Nov
22
2013

Tackling the Potential Christmas Spending Slump

 

There have been mixed messages this year as to how consumers will be spending this Christmas period – whilst the numbers seem to be rising slightly with PatelMiller quoting a 3.5% increase in spending compared to December 2012, some are also warning against a Christmas spending slump. Marketers need to prepare for cautious spenders this Christmas and look at how best to tackle any projected spending slump through intelligently targeted campaigns.

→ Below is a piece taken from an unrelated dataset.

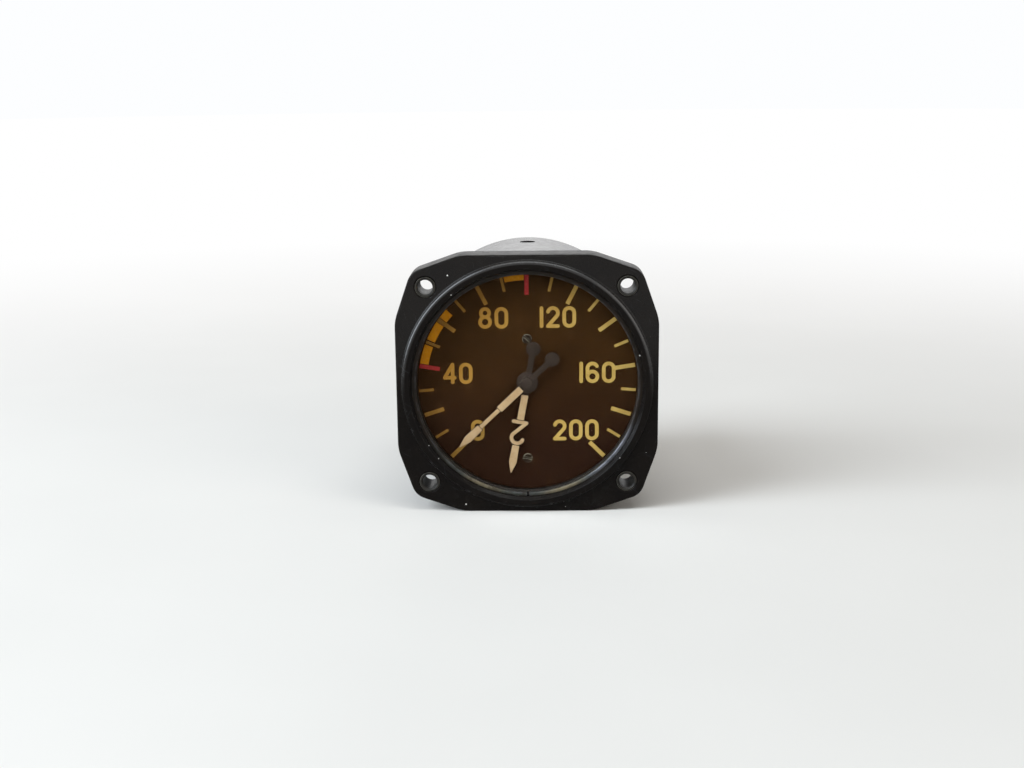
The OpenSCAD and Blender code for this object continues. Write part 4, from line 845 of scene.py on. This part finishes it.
def makePointerPaint(number):
    side = number - 1
    half, shoulder, shoulderAt = pointer["wide"] / 2, pointer["shoulderWide"] / 2, pointer["shoulder"]
    start, end = pointer["figureStart"], pointer["figureEnd"]
    bar = barOutline(pointer["wide"], pointer["barStarts"][side], pointer["barEnd"])
    corner, bend = pointer["corner"], pointer["shoulderRound"]
    tip = roundCorners([(-half, end, corner), (half, end, corner), (shoulder, shoulderAt, bend),
                        (0, pointer["length"], corner), (-shoulder, shoulderAt, bend)], 3, 0.05)
    if number == 1:
        figure = barOutline(pointer["oneWide"], start, end - pointer["gap"])
    else:
        figure = figureTwoOutline(start, end - pointer["gap"])
    bm = bmesh.new()
    front, back = pointer["fronts"][side] - pointer["rise"], pointer["fronts"][side] - 0.001
    made = []
    for shape in (bar, tip, figure):
        made += addPlate(bm, [shape], front, back, pointer["dome"], plain, 4, 0.02)
    place(bm, made, rotation(pointer["rests"][side], "Y"))
    makePiece(f"pointer{number}Paint", bm, "pointer_cream", f"pointer_{number}_body",
              (f"pointer_{number}_paint",))


makeRing()
makeGlass()
makeGasket()
makeDialScrews()
makeHub()
makeCollar()
for number in (1, 2):
    makePointerPaint(number)
print("window and pointers made")


# Rear plate with its spigot and seal groove, and pockets for three screws into the pillars.
rear = {"radius": 36.09, "front": 56.5, "back": 59.7, "spigotFront": 42.5, "spigotIn": 33.69,
        "sealFront": 51.5, "sealBack": 53.5, "sealRadius": 35.09, "pocketFloor": 58.2, "pocket": 2.4,
        "screw": 1.2, "shank": 6.02, "socketAt": 26.0, "directions": (235, 305), "pillarAt": 16.6,
        "pillars": (30, 150, 270)}
socketSpots = [polar(rear["socketAt"], direction) for direction in rear["directions"]]
pillarSpots = [polar(rear["pillarAt"], direction) for direction in rear["pillars"]]


def makeRearBase():
    bm = bmesh.new()
    radius, front, floor = rear["radius"], rear["front"], rear["pocketFloor"]
    shanks = [circleLine(spot, rear["shank"], 64, True) for spot in socketSpots]
    pockets = [circleLine(spot, rear["pocket"], 40, True) for spot in pillarSpots]
    holes = [circleLine(spot, rear["screw"], 32, True) for spot in pillarSpots]
    outer = [circleLine((0, 0), radius, 200)]
    addPlate(bm, outer + shanks + pockets, floor, rear["back"], plain, (0.35, 0.35), 3, 0.05)
    outer = [circleLine((0, 0), radius - 0.01, 200)]
    addPlate(bm, outer + shanks + holes, front, floor - 0.004, (0.1, 0.1), plain, 2, 0.05)
    inside, out, deep, foot = rear["spigotIn"], radius - 0.005, rear["sealRadius"], front + 0.2
    spigotFront, sealFront, sealBack = rear["spigotFront"], rear["sealFront"], rear["sealBack"]
    line = [(inside, spigotFront, 0.3), (out, spigotFront, 0.4), (out, sealFront, 0.15),
            (deep, sealFront, 0.1), (deep, sealBack, 0.1), (out, sealBack, 0.15), (out, foot, 0),
            (inside, foot, 0)]
    spinLine(bm, roundCorners(line, 3, 0.05), 200)
    makePiece("rearBase", bm, "base_alloy", replaced=("rear_base",))


# The inlets: a post that carries the tube, a shoulder, and a shank threaded outside and in.
socket = {"post": 5.0, "fronts": (22.1, 11.1), "shoulder": 7.1, "shoulderFront": 53.5, "base": 56.5,
          "shank": 6.0, "back": 68.0, "inlet": 4.3, "inletFloor": 58.0, "restrictor": 1.7,
          "restrictorFloor": 55.2, "passage": 1.2, "passageFloors": (26.4, 15.4), "threadDepth": 0.32,
          "threadFade": 0.5, "outerPitch": 1.1, "outerThread": (63.9, 67.5), "outerStep": 0.11,
          "outerSteps": 34, "innerPitch": 1.3, "innerThread": (58.8, 67.4), "innerStep": 0.13,
          "innerSteps": 68}


# Thread form: the radius goes in or out and back once in a pitch, shifted by one pitch in a turn.
def threadShape(angle, radius, depth):
    threads = ((socket["shank"], socket["outerPitch"], socket["outerThread"], -1),
               (socket["inlet"], socket["innerPitch"], socket["innerThread"], 1))
    for root, pitch, (first, last), way in threads:
        if abs(radius - root) < 0.01 and first < depth < last:
            turn = (depth / pitch - angle / 360) % 1
            fade = min(1, (depth - first) / socket["threadFade"], (last - depth) / socket["threadFade"])
            return radius + way * fade * socket["threadDepth"] * (1 - abs(2 * turn - 1))
    return radius


def makeSocket(number):
    side = number - 1
    front, passageFloor = socket["fronts"][side], socket["passageFloors"][side]
    post, shoulder = socket["post"], socket["shoulder"]
    shoulderFront, base = socket["shoulderFront"], socket["base"]
    shank, inlet, back, floor = take(socket, "shank", "inlet", "back", "inletFloor")
    small, smallFloor, passage = take(socket, "restrictor", "restrictorFloor", "passage")
    outerStart, innerEnd = socket["outerThread"][0] - 0.1, socket["innerThread"][1]
    outside = [(0, front, 0), (post, front, 0.4), (post, shoulderFront, 0.3), (shoulder, shoulderFront, 0.3),
               (shoulder, base, 0.1), (shank, base, 0), (shank, outerStart, 0)]
    rim = [(shank, innerEnd, 0), (shank, back, 0.35), (inlet, back, 0.5), (inlet, innerEnd, 0)]
    inside = [(inlet, floor + 0.5, 0), (inlet, floor, 0.2), (small, floor, 0.1), (small, smallFloor, 0.1),
              (passage, smallFloor, 0.05), (passage, passageFloor, 0.1), (0, passageFloor, 0)]
    line = roundCorners(outside, 3, 0.05)
    line += [Vector((shank, outerStart + socket["outerStep"] * (k + 1))) for k in range(socket["outerSteps"])]
    line += roundCorners(rim, 3, 0.05)[1:-1]
    line += [Vector((inlet, innerEnd - socket["innerStep"] * k)) for k in range(socket["innerSteps"])]
    line += roundCorners(inside, 3, 0.05)
    bm = bmesh.new()
    spinLine(bm, line, 72, socketSpots[side], shape=threadShape)
    makePiece(f"socket{number}", bm, "movement_brass", replaced=(f"socket_{number}",), sharp=50)


nut = {"flats": 16.0, "front": 59.7, "back": 63.6, "bore": 6.02, "blank": 8.2, "crown": 0.25,
       "crownSlope": 1.9, "crownDepth": 0.9, "crownFrom": 1.6, "boreEdge": 0.45, "rim": 0.7}


# A round blank becomes a hexagon whose corners are turned off at the back.
def nutShape(angle, radius, depth):
    across = nut["flats"] / 2 / math.cos(math.radians(angle % 60 - 30))
    crown = nut["flats"] / 2 - nut["crown"] + nut["crownSlope"] * (nut["back"] - depth)
    return min(across, crown) if radius > nut["flats"] / 2 - 0.1 else radius


def makeNuts():
    bm = bmesh.new()
    bore, blank, front, back = take(nut, "bore", "blank", "front", "back")
    edge = nut["boreEdge"]
    line = [(bore, front), (blank, front), (blank, back - nut["crownFrom"])]
    line += [(blank, back - nut["crownDepth"] * (12 - k) / 12) for k in range(13)]
    line += [(blank - nut["rim"], back), (bore + edge, back), (bore, back - edge)]
    for spot in socketSpots:
        spinLine(bm, line, 120, spot, shape=nutShape)
    makePiece("inletNuts", bm, "movement_brass", replaced=("inlet_nuts",), sharp=24)


baseScrew = {"radius": 2.2, "head": 59.5, "floor": 58.205, "end": 51.5, "shank": 1.19, "sunk": 0.015,
             "tipRound": 0.2, "slot": 0.7, "slotDepth": 0.65, "edge": 0.25, "turns": (25, 80, -10)}


def makeBaseScrews():
    bm = bmesh.new()
    toBack = rotation(180, "Z")
    for spot, turned in zip(pillarSpots, baseScrew["turns"]):
        made = addScrew(bm, baseScrew, -baseScrew["head"], -baseScrew["floor"], -baseScrew["end"])
        place(bm, made, Matrix.Translation((spot.x, 0, spot.y)) @ toBack @ rotation(turned, "Y"))
    makePiece("baseScrews", bm, "arbor_steel", replaced=("base_screws",))


# Countersunk screws, with their slots cut across.
def makeCaseScrews():
    bm, slots = bmesh.new(), bmesh.new()
    top, head, shank, tip = -caseScrew["top"], caseScrew["head"], caseScrew["shank"], -caseScrew["tip"]
    line = [(0, top, 0), (head, top, 0.06), (shank, top + head - shank, 0), (shank, tip, 0.3), (0, tip, 0)]
    size = Matrix.Diagonal((3 * head, 2 * caseScrew["slotDepth"], caseScrew["slot"], 1))
    for quarter, turned in enumerate(caseScrew["turns"]):
        here = radialPlace(quarter) @ rotation(turned, "Y")
        place(bm, spinLine(bm, roundCorners(line, 3, 0.05), 48), here)
        bmesh.ops.create_cube(slots, size=1, matrix=here @ Matrix.Translation((0, top, 0)) @ size)
    cutAway(makePiece("caseScrews", bm, "case_screw_black", replaced=("case_screws",)), slots)


# Flattened tubes that bend between their sockets and the moving tips.
tube = {"radius": 28.8, "thick": 3.2, "wide": 7.0, "depths": (26.4, 15.4), "ends": (35.77, 106.17)}


def makeTube(number):
    side = number - 1
    radius, depth, half = tube["radius"], tube["depths"][side], tube["thick"] / 2
    straight = tube["wide"] / 2 - half
    rootAngle, tipAngle = rear["directions"][side], tube["ends"][side]
    line = [Vector((radius, depth + straight)) + polar(half, 180 * k / 16) for k in range(17)]
    line += [Vector((radius, depth - straight)) + polar(half, 180 + 180 * k / 16) for k in range(17)]
    bm = bmesh.new()
    spinLine(bm, line, 96, start=tipAngle, sweep=rootAngle - tipAngle)
    piece = makePiece(f"pressureTube{number}", bm, "tube_bronze", replaced=(f"pressure_tube_{number}",))
    piece.parent = None
    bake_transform(piece)


makeRearBase()
for number in (1, 2):
    makeSocket(number)
makeNuts()
makeBaseScrews()
makeCaseScrews()
for number in (1, 2):
    makeTube(number)
print("rear and tubes made")


# The floor is a pale disc that fades to the white of the background, in metres.
stage = {"floor": -0.041275, "radius": 4.0, "whiteFrom": 0.12, "whiteAt": 0.75,
         "tones": ("e6e2dc", "eae6e0"), "ambient": 0.14}


# 1 for rays that see the background as white: those of the camera, of gloss and through glass.
def seenRays(tree):
    path = tree.nodes.new("ShaderNodeLightPath").outputs
    seen = mathNode(tree, "MAXIMUM", path["Is Camera Ray"], path["Is Glossy Ray"])
    return mathNode(tree, "MAXIMUM", seen, path["Is Transmission Ray"])


def makeFloor():
    bm = bmesh.new()
    lower = Matrix.Translation((0, 0, stage["floor"]))
    bmesh.ops.create_circle(bm, cap_ends=True, segments=96, radius=stage["radius"], matrix=lower)
    mesh = bpy.data.meshes.new("floor")
    bm.to_mesh(mesh)
    bm.free()
    floor = bpy.data.objects.new("floor", mesh)
    bpy.context.scene.collection.objects.link(floor)
    material, tree, shader, where = startMaterial("floor")
    tone = ramp(tree, noise(tree, where, 6.0, 3.0, 0.5), 0.3, 0.7)
    colour = mixColour(tree, tone, *paints(stage["tones"]))
    tree.links.new(colour, shader.inputs["Base Color"])
    shader.inputs["Roughness"].default_value = 0.8
    shader.inputs["Specular IOR Level"].default_value = 0.2
    glow = addNode(tree, "ShaderNodeEmission", {"Color": (1, 1, 1, 1), "Strength": 1.0}).outputs[0]
    far = ramp(tree, vectorNode(tree, "LENGTH", where), stage["whiteFrom"], stage["whiteAt"])
    mixShader(tree, shader, times(tree, seenRays(tree), far), glow)
    mesh.materials.append(material)


def makeWorld():
    world = bpy.data.worlds.new("studio")
    bpy.context.scene.world = world
    world.use_nodes = True
    tree = world.node_tree
    tree.nodes.clear()
    strength = ramp(tree, seenRays(tree), 0.0, 1.0, stage["ambient"], 1.0)
    light = addNode(tree, "ShaderNodeBackground", {"Color": (0.98, 0.99, 1.0, 1), "Strength": strength})
    tree.links.new(light.outputs[0], tree.nodes.new("ShaderNodeOutputWorld").inputs[0])


# Each lamp: place in metres, width, height, turn about its own beam, power, tone. The key draws the
# sheen along the lip's upper left, and the back lamp the one on the upper faces.
lamps = {"key": ((-1.1, -0.5, 0.66), 1.5, 0.6, 60, 27.0, (0.82, 0.91, 1.0)),
         "fill": ((1.1, -0.9, 0.5), 0.9, 0.9, 0, 5.0, (1.0, 0.94, 0.86)),
         "top": ((0.12, -0.42, 1.1), 1.0, 0.4, 0, 5.0, (0.94, 0.98, 1.0)),
         "back": ((0.0, 0.62, 0.235), 1.1, 0.2, 0, 1.1, (1.0, 0.99, 0.98))}


def makeLamps():
    for name, (spot, wide, high, turned, power, tone) in lamps.items():
        lamp = bpy.data.lights.new(name, "AREA")
        lamp.shape, lamp.size, lamp.size_y, lamp.energy, lamp.color = "RECTANGLE", wide, high, power, tone
        holder = bpy.data.objects.new(name, lamp)
        aim = (-Vector(spot)).to_track_quat("-Z", "Y").to_matrix().to_4x4()
        holder.matrix_world = Matrix.Translation(spot) @ aim @ rotation(turned, "Z")
        holder.visible_camera = False
        bpy.context.scene.collection.objects.link(holder)


view = {"lens": 49.44, "sensor": 36.0, "at": (4.85, -431.14, 98.54), "pitch": -12.799, "yaw": 1.276,
        "roll": 0.606}


def makeCamera():
    camera = bpy.data.cameras.new("camera")
    camera.lens, camera.sensor_width, camera.sensor_fit = view["lens"], view["sensor"], "HORIZONTAL"
    camera.clip_start, camera.clip_end = 0.01, 20
    holder = bpy.data.objects.new("camera", camera)
    bpy.context.scene.collection.objects.link(holder)
    level = rotation(90, "X")  # looks along +Y with Z up
    turn = rotation(view["yaw"], "Z") @ rotation(view["pitch"], "X") @ rotation(view["roll"], "Y")
    holder.matrix_world = Matrix.Translation(Vector(view["at"]) * milli) @ turn @ level
    bpy.context.scene.camera = holder


makeFloor()
makeWorld()
makeLamps()
makeCamera()
bpy.context.scene.view_settings.view_transform = "Standard"
print("stage, lamps and camera made")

Over the last decade, the advent of social media, the proliferation of smartphones, tablets and new devices, and access to limitless data regardless of location have led to the always-on, connected consumer. Whereas retailers used to lead from the front in terms of marketing and brand reputation, connected consumers now have the channels to dictate to these brands when and where they receive their communications – without this engagement, retailers run the risk of losing customers. It now goes without saying that any multi-channel marketing campaign must ensure that it is reaching the right customers on the appropriate channel, at the appropriate time and at the appropriate price point.  Customers demand a seamless experience regardless of the channel or device they use to interact with the brand.

Changing habits

Alongside the ever evolving consumer relationship with the multitude of devices in their lives, emerging spending trends can also affect all of the above, and insight from Experian shows that this year, festive spending habits are changing, and these changes are happening in specific regions of the UK.

In 2012, for the first time, UK retailers began their Boxing Day Sales weeks in advance of Christmas with the result that many consumers across the UK will be holding out for the same savings this year. This is creating two types of festive shoppers – the “Festive Early Birds” who get their Christmas shopping wrapped up at the beginning of the month, and the “Savvy Christmas Savers” who hold out for the sales and make their money go further.

Based on last Christmas’s shopping trends, we can see the top towns in the UK that are either Festive Early Birds, or Savvy Christmas Savers:

blog-christmas-spending-slump-table-image

 

 

 

 

 

Not only are certain regions changing their shopping habits in line with this Christmas sales creep but certain mosaic groups are more likely to do this too.

We know for example that Festive Early Birds are mid 40s to mid 60’s, married, parents and have families with children under 15. They are twice as likely as the general population to have a household income over £100,000 and they focus on quality when shopping.

Early shoppers are most likely to be in the following Mosaic groups:
1.    Rural Solitude (residents of small villages)
2.    Careers and Kids (suburban families with young children and two good salaries)
3.    Professional Rewards (wealthy and experienced professionals living in suburban or semi-rural homes)

Savvy Christmas Savers on the other hand are aged 18-25, students and young professionals, living in student houses or home sharing with low incomes earning less than £10,000 per year. These are the bargain hunters who look for the cheapest products.

Top Mosaic groups for savvy shoppers are:
1.    Upper Floor Living (young people on limited incomes living in cities)
2.    Terraced Living (lower income families and workers living in inner urban areas)

Knowing the shopping habits of those that you are targeting enriches any marketing campaign, for example, in December 2012, “liberal opinions” were 51% more likely to use their smartphones for shopping than the rest of the UK in December 2012.

Mobile Mindset

Mobile phones played a key role in last year’s Christmas shopping and data gathered from Experian Hitwise showed that last year visits to mobile retail websites at Christmas grew by 135% compared to 2011. It’s clear that any Christmas marketing campaign needs to have mobile top of mind.  And it’s not just shopping on a mobile that’s making an impact. Smartphones are also expected to influence some £18 billion of in store sales this year according to Deloitte, as consumers increasingly use their devices as a “shop window”. Although only £5bn of sales are likely to be made directly on mobile devices, shoppers who use their phones to look up items before or during their shopping trip are more likely to make a purchase, Deloitte claims.

Most brands understand the need to have a presence across new and innovative channels such as mobile, but those that are successful are the ones that understand how these singular channels fit into the overall marketing mix. Mobile is important, but if your communications and messaging are not consistent across all channels consumers are likely to walk away. An Experian Marketing Services survey conducted in April 2012 found that 84% of consumers would walk away from a company that doesn’t link up, understand and respond to their engagements across channels. It’s imperative for marketers to catch up with today’s consumer – customers don’t see in channels and neither should brands.

Whilst the success of this Christmas retail period is still an unknown, looking at the data and insights about customers and how they behaved last year is the smartest way to prepare. Knowing who and where the Festive Early Birds are, and how Savvy Christmas Saver’s behave and ensuring your messaging is consistent and tailored across the right channel will ensure that any campaign is intelligent and engages the right people at the right time, on the right platform.